Though Florida courts recognize an exception to the rule that opinions of future events cannot be the basis for fraud, the exception only applies when "the person expressing the opinion is one having superior knowledge of the subject of the statement and the plaintiff can show that the said person knew or should have known from facts in his or her possession that the statement was false." Mejia v. Jurich, 781 So. 2d 1175, 1177 (Fla.Dist.Ct. App.2001), In dismissing the fraud-based claims in the original Complaint, the Court explained:
The facts of this case are nearly identical to those in Berry I, 600 F.Supp.2d *1238 805 and Berry v. Indianapolis Life Insurance Co., 638 F. Supp. 2d 732 (N.D.Tex.2009) ("Berry II"), where fraud claims were dismissed as unactionable because the insurance company's representations were mere opinions or predictions as to how the IRS would treat the plans in the future. Though Berry I and Berry II did not discuss the Florida law exception treating certain opinions as facts for fraud purposes, Plaintiffs have not pled facts sufficient to qualify for this exception anyway. The allegations in the Complaint appear insufficient to support the contention that Pacific Life knew or should have known that the IRS would scrutinize its policies, and the Complaint does not provide an adequate basis for any allegation that the statements were false when made.
Nov. 11th Order at 9. In their Response to the Motion to Dismiss, Plaintiffs suggest that their factual allegations regarding the IRS's historical scrutiny of springing cash value policies demonstrates that "Pacific Life knew or should have known that the Policies would be heavily scrutinized by the IRS, and would expose participants to costly IRS audits including substantial tax liabilities, penalties and interest." Resp. at 5; Am.

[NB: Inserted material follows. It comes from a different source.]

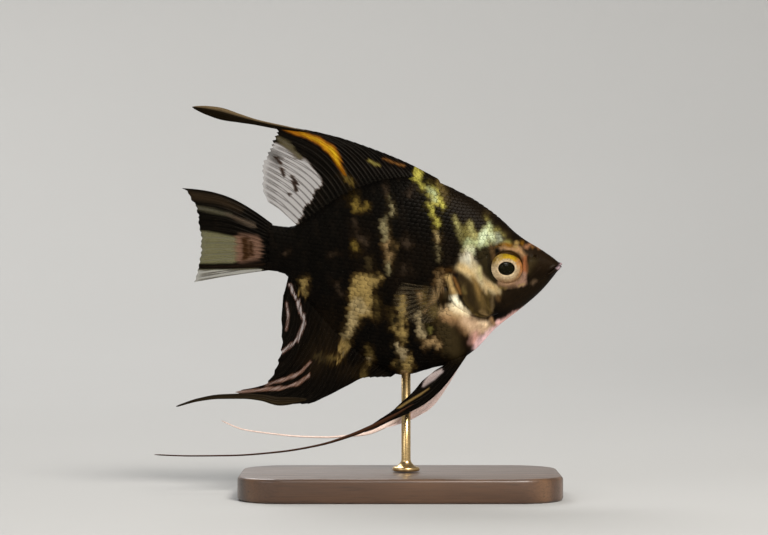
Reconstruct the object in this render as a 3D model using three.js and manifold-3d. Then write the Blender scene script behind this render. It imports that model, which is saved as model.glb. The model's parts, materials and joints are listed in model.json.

Compl. ¶¶ 17-18. Just as the Court found when ruling on the first motion to dismiss, the allegations regarding the IRS scrutinizing springing cash value policies in the past are insufficient to support the conclusory allegation that Pacific Life therefore knew or should have known that the IRS would find that its policies failed § 412(i).
The Amended Complaint adds one new allegation to this claim: "Such misrepresentations were misrepresentations of implied fact and constituted representations that the subject plans were in fact `designed' or `intended' to comply with the requirements of the governing regulation, § 412(i)." Am. Compl. ¶ 53. This statement does not change the fact that the count is premised on an opinion regarding future events rather than a material fact, nor does it demonstrate that whoever expressed the opinion had superior knowledge and knew or should have known that the statement was false. See supra. Accordingly, as Plaintiffs' allegations are based on statements of opinion regarding future events, and because Plaintiffs have not alleged facts showing that the person making the statements had superior knowledge and knew or should have known that the statements were false, the allegations in the Amended Complaint remain insufficient on the issue of material fact element.

2. Reliance
In the November 11th Order, the Court found that Plaintiffs had not alleged the requisite reliance, finding that "any reliance on Pacific Life's alleged representations regarding future tax consequences was improper because Plaintiffs knew not to rely on Pacific Life for tax advice." Nov. 11th Order at 11 (citing Omni Home Fin., Inc. v. Hartford Life & Annuity Ins. Co., No. 06cv0921, 2008 WL 1925248, at **4-5 (S.D.Cal. Apr. 29, 2008) (fraud claims failed when disclaimers clearly explained Plaintiffs "should not rely on defendants for legal and tax advice")). The Amended Complaint fails to make any new allegations to alter this holding.
Plaintiffs argue in their Response that their fraud-based claims survive dismissal under the Texas "totality of the circumstances" test for determining whether a party has disclaimed reliance, as articulated in Berry III, 2009 WL 804163, at **21-22, but Plaintiffs cite no authority for the proposition that Florida law follows this test. Rather, Florida law is clear that "reliance on fraudulent representations is unreasonable as a matter of law where the *1239 alleged misrepresentations contradict the express terms of the ensuing written agreement." Eclipse Med., Inc. v. Am. Hydro-Surgical Instruments, Inc., 262 F. Supp. 2d 1334, 1342 (S.D.Fla.1999) (citations omitted).[2]
Accordingly, in addition to their failure to cure the defective allegations regarding the material fact element required for a fraud claim, Plaintiffs have also failed to cure the defective allegations regarding the reliance element. Therefore, the Court will dismiss Plaintiffs' fraud-based claims (Counts II and IV) without prejudice for failure to state a claim upon which relief can be granted.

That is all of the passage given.